Par la rédaction de Gaz d’aujourd’hui

C’est une annonce qui était attendue depuis longtemps par la filière européenne de l’hydrogène : la sortie de l’acte délégué définissant l’hydrogène bas carbone. L’hydrogène est désormais considéré comme bas carbone s’il permet une réduction d’au moins 70 % des émissions par rapport à l’hydrogène fossile, seuil aligné avec celui déjà fixé pour l’hydrogène renouvelable (RFNBO). « C’est un grand pas en avant pour le passage à l’échelle de la production d’hydrogène renouvelable et bas carbone en Europe, et en particulier pour la filière française » se félicite Philippe Boucly, président de France Hydrogène dans un communiqué.

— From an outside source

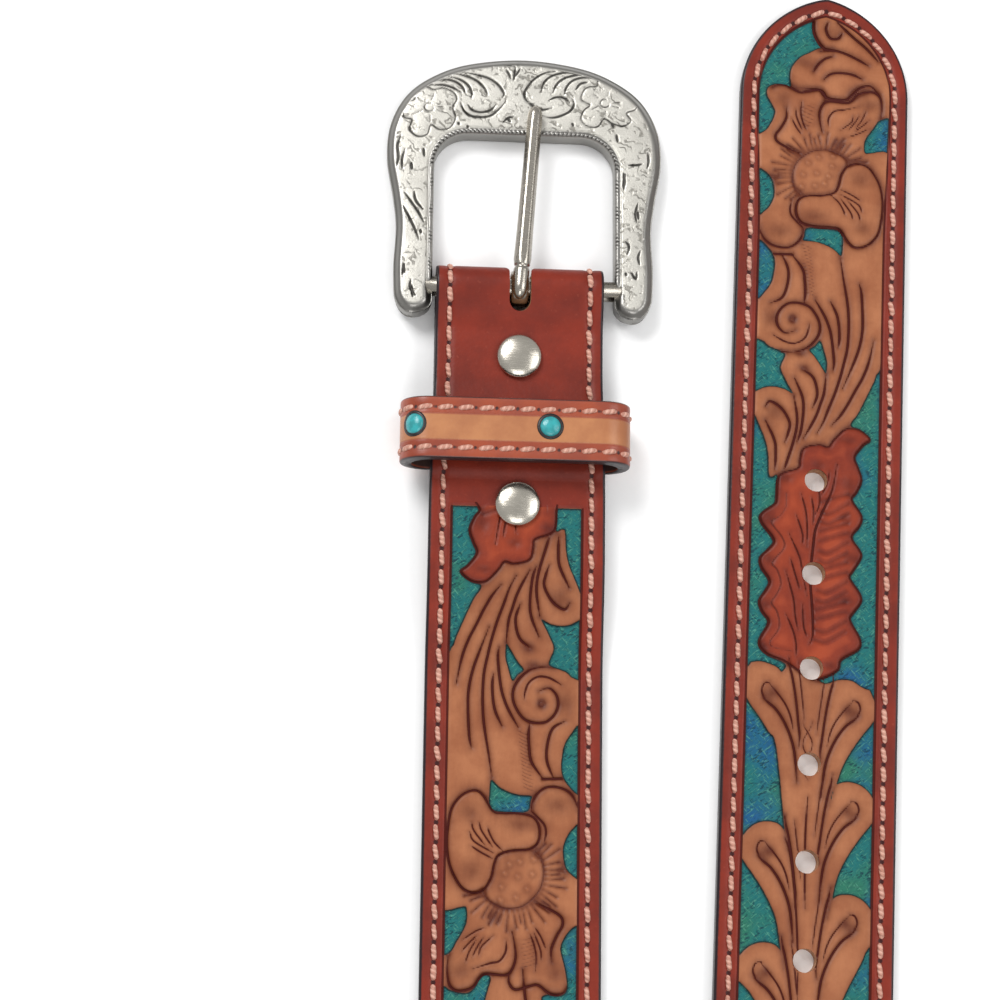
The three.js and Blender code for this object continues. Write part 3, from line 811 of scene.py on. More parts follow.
def tooling(along, across):
    """All fields of the strap's face at places on it."""
    shape = along.shape
    values = {name: np.full(shape, Carving.FAR) for name in ("ground", "leaf", "cut", "vein")}
    lift = np.zeros(shape)
    shade = np.zeros(shape)
    sheets = [(UNIT, FIRST_LEAF + number * REPEAT) for number in range(-1, UNIT_COUNT)] + [(TIP, LAST_LEAF)]
    for sheet, start in sheets:
        inside = (along >= start + sheet.along[0]) & (along <= start + sheet.along[-1])
        if sheet is UNIT and start + REPEAT > LAST_LEAF - 5:
            inside &= along <= LAST_LEAF + 6
        if not inside.any():
            continue
        u, v = across[inside], along[inside] - start
        for name in values:
            values[name][inside] = np.maximum(values[name][inside], sheet.sample(sheet.fields[name], u, v))
        lift[inside] += sheet.sample(sheet.lift, u, v)
        shade[inside] = np.maximum(shade[inside], sheet.sample(sheet.shade, u, v))
    lift = np.clip(lift, -1.15, 0.42)

    edge = from_edge(along, across)
    border = BORDER - 1.0 * ease(along, STRAP_LENGTH - 60, STRAP_LENGTH - 25)
    started = ease(along, TOOLING_START - 0.8, TOOLING_START + 0.8)
    inner = edge - border
    field = ease(inner, 0, 0.35) * started
    lift = lift * field
    values["ground"] = np.minimum(values["ground"], np.minimum(inner, along - TOOLING_START))
    values["leaf"] = np.where(along < TOOLING_START, np.maximum(values["leaf"], TOOLING_START - along),
                              values["leaf"])
    for name in ("cut", "vein"):
        values[name] = np.minimum(values[name], np.minimum(inner, along - TOOLING_START + 0.8))
    gutter = 0.26 - np.abs(inner)
    values["cut"] = np.maximum(values["cut"], np.where(along > TOOLING_START, gutter, Carving.FAR))
    lift -= 0.3 * np.exp(-(inner / 0.4) ** 2) * started
    lift -= 0.34 * np.exp(-((edge - STITCH_INSET) / 0.75) ** 2)
    values["edge"] = edge
    values["border"] = np.minimum(inner, (along - TOOLING_START) * 0.5)
    values["shade"] = np.clip(shade, 0, 1.6) * field
    return values, lift


# Mesh helpers

def mesh_piece(name, points, faces, finish, fields=None, layout=None):
    """A piece from points in millimetres and faces of three or four corners."""
    mesh = bpy.data.meshes.new(name)
    faces = np.asarray(faces)
    mesh.vertices.add(len(points))
    mesh.vertices.foreach_set("co", (np.asarray(points, np.float64) * MM).ravel())
    corners = faces.shape[1]
    mesh.loops.add(faces.size)
    mesh.loops.foreach_set("vertex_index", faces.ravel().astype(np.int32))
    mesh.polygons.add(len(faces))
    mesh.polygons.foreach_set("loop_start", np.arange(0, faces.size, corners, dtype=np.int32))
    mesh.polygons.foreach_set("use_smooth", np.full(len(faces), True))
    mesh.update(calc_edges=True)
    for field, value in (fields or {}).items():
        attribute = mesh.attributes.new(field, "FLOAT", "POINT")
        attribute.data.foreach_set("value", value.astype(np.float32).ravel())
    if layout is not None:
        layer = mesh.uv_layers.new(name="UVMap")
        layer.data.foreach_set("uv", layout[faces.ravel()].astype(np.float32).ravel())
    mesh.materials.append(finish)
    piece = bpy.data.objects.new(name, mesh)
    bpy.context.scene.collection.objects.link(piece)
    return piece


def grid_faces(rows, columns, wrap_columns=False, wrap_rows=False):
    row = np.arange(rows if wrap_rows else rows - 1)
    column = np.arange(columns if wrap_columns else columns - 1)
    i, j = np.meshgrid(row, column, indexing="ij")
    i_next, j_next = (i + 1) % rows, (j + 1) % columns
    return np.stack([i * columns + j, i_next * columns + j, i_next * columns + j_next, i * columns + j_next],
                    -1).reshape(-1, 4)


def join_grids(parts):
    """Points and faces of several grids as one."""
    points, faces, start = [], [], 0
    for part_points, part_faces in parts:
        points.append(part_points.reshape(-1, 3))
        faces.append(part_faces + start)
        start += len(points[-1])
    return np.concatenate(points), np.concatenate(faces)


# Shader sums: a Wire is one socket, and sums on it add Math nodes

class Wire:
    def __init__(self, finish, socket):
        self.finish = finish
        self.socket = socket

    def math(self, operation, *values):
        return self.finish.node("ShaderNodeMath", {"operation": operation}, dict(enumerate(values)))

    def __add__(self, other):
        return self.math("ADD", self, other)

    def __sub__(self, other):
        return self.math("SUBTRACT", self, other)

    def __rsub__(self, other):
        return self.math("SUBTRACT", other, self)

    def __mul__(self, other):
        return self.math("MULTIPLY", self, other)

    __radd__ = __add__
    __rmul__ = __mul__

    def at_most(self, other):
        return self.math("MINIMUM", self, other)

    def at_least(self, other):
        return self.math("MAXIMUM", self, other)

    def step(self, low, high):
        """0 below low, 1 above high, and smooth between."""
        return self.finish.node("ShaderNodeMapRange", {"interpolation_type": "SMOOTHSTEP"},
                                {"Value": self, "From Min": low, "From Max": high})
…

Une reconnaissance de la diversité énergétique

« Les investisseurs ne viendront que si les règles sont claires, prévisibles et robustes » soulignait récemment un acteur du secteur alors que plusieurs pays européens ont revu à la baisse leurs objectifs de production. C’est notamment le cas de la France dans sa stratégie révisée. La méthodologie proposée par Bruxelles repose sur une approche cycle de vie (ACV) intégrant toutes les émissions associées à la production, la transformation, le transport et l’utilisation de l’hydrogène ou de ses dérivés. Ainsi, pour être qualifiés de « bas carbone », les carburants devront afficher une réduction minimale de 70 % des émissions de GES par rapport aux combustibles fossiles traditionnels. Cela ouvre la voie à plusieurs technologies, notamment le reformage du gaz naturel avec captage, utilisation et stockage du carbone (CCUS) et l’électrolyse de l’eau alimentée par une électricité bas carbone (nucléaire ou renouvelable). L’approche se veut plus « souple et pragmatique », tenant compte de la diversité des mix énergétiques nationaux. Aucune part spécifique d’électricité renouvelable n’est imposée pour l’instant à l’hydrogène produit à partir d’électricité : ce point relève encore de la directive sur les énergies renouvelables, qui applique une moyenne annuelle. La Commission a toutefois annoncé une consultation publique en 2026 sur la production d’hydrogène à partir de nucléaire via des contrats d’achat d’électricité (PPA). « La Commission a opté pour une approche pragmatique qui acte clairement la complémentarité de l’hydrogène issu de l’électrolyse et des autres technologies bas carbone aux côtés des RFNBOs », souligne Philippe Boucly. Il insiste également sur l’enjeu industriel : « Les règles sont maintenant clairement établies et vont permettre en France de faire aboutir d’ici la fin d’année la première tranche du mécanisme de soutien à la production d’hydrogène par électrolyse, indispensable pour décarboner et maintenir, voire relocaliser, des industries stratégiques comme la chimie de base ou l’acier. »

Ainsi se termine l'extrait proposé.